>> START Record set
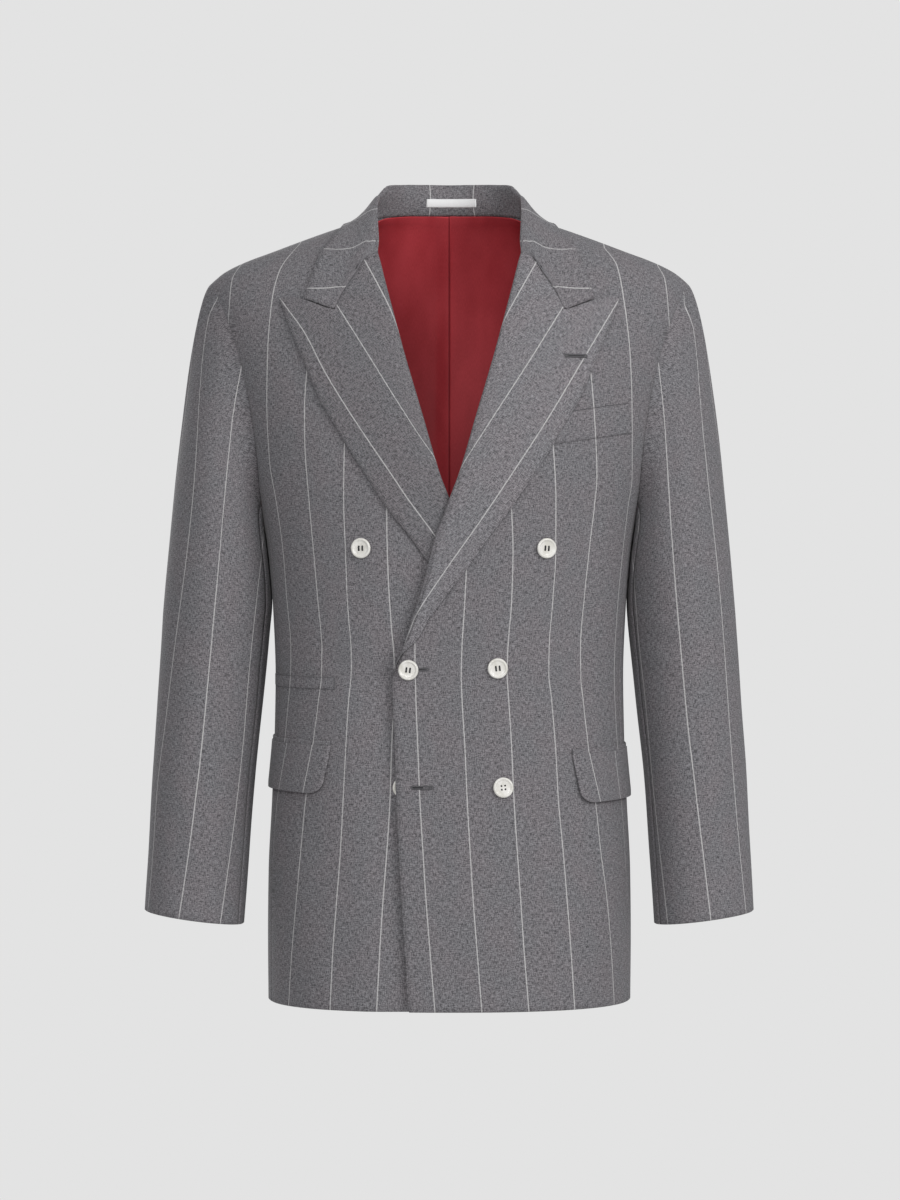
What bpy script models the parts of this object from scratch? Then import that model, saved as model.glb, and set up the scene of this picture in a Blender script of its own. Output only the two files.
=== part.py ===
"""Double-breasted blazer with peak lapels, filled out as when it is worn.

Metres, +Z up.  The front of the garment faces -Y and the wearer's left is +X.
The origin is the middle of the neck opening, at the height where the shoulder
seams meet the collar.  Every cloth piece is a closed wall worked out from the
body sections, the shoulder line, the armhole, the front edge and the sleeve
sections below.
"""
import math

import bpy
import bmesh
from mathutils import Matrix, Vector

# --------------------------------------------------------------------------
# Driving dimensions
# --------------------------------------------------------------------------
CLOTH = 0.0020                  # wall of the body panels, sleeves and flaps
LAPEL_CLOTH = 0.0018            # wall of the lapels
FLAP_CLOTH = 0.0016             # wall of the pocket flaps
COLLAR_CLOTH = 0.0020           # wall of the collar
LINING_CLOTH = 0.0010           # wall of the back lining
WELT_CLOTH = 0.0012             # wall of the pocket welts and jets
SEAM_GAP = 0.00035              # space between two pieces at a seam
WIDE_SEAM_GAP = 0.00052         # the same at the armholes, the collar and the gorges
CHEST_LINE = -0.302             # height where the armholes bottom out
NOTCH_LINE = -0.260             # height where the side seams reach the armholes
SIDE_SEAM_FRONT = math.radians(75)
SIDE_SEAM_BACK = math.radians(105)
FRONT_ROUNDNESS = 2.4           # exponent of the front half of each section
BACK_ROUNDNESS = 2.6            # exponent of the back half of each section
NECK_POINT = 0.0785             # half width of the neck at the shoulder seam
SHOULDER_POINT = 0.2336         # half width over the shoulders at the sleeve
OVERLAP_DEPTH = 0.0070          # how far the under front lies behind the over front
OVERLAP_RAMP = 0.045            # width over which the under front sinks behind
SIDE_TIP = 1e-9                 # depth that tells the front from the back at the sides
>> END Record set
>> START Record set
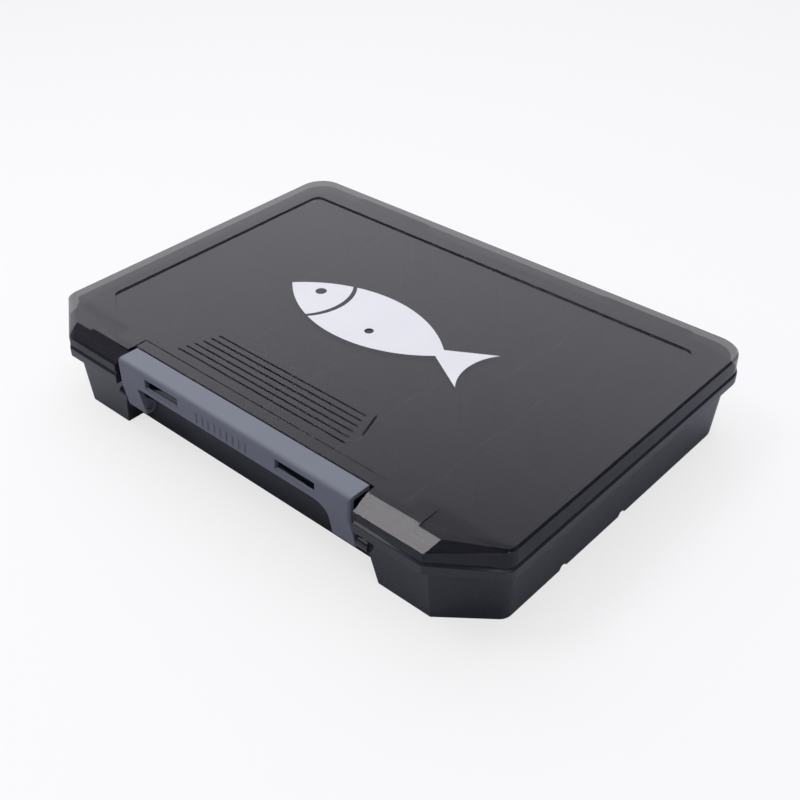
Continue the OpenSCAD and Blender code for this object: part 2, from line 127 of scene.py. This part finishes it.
>> END Record set
## Exercise details
Give again only the lines that run from the line with "What bpy script" to the line with "from mathutils import Matrix, Vector". Include both of those lines exactly as written.

## Result of the exercise
What bpy script models the parts of this object from scratch? Then import that model, saved as model.glb, and set up the scene of this picture in a Blender script of its own. Output only the two files.
=== part.py ===
"""Double-breasted blazer with peak lapels, filled out as when it is worn.

Metres, +Z up.  The front of the garment faces -Y and the wearer's left is +X.
The origin is the middle of the neck opening, at the height where the shoulder
seams meet the collar.  Every cloth piece is a closed wall worked out from the
body sections, the shoulder line, the armhole, the front edge and the sleeve
sections below.
"""
import math

import bpy
import bmesh
from mathutils import Matrix, Vector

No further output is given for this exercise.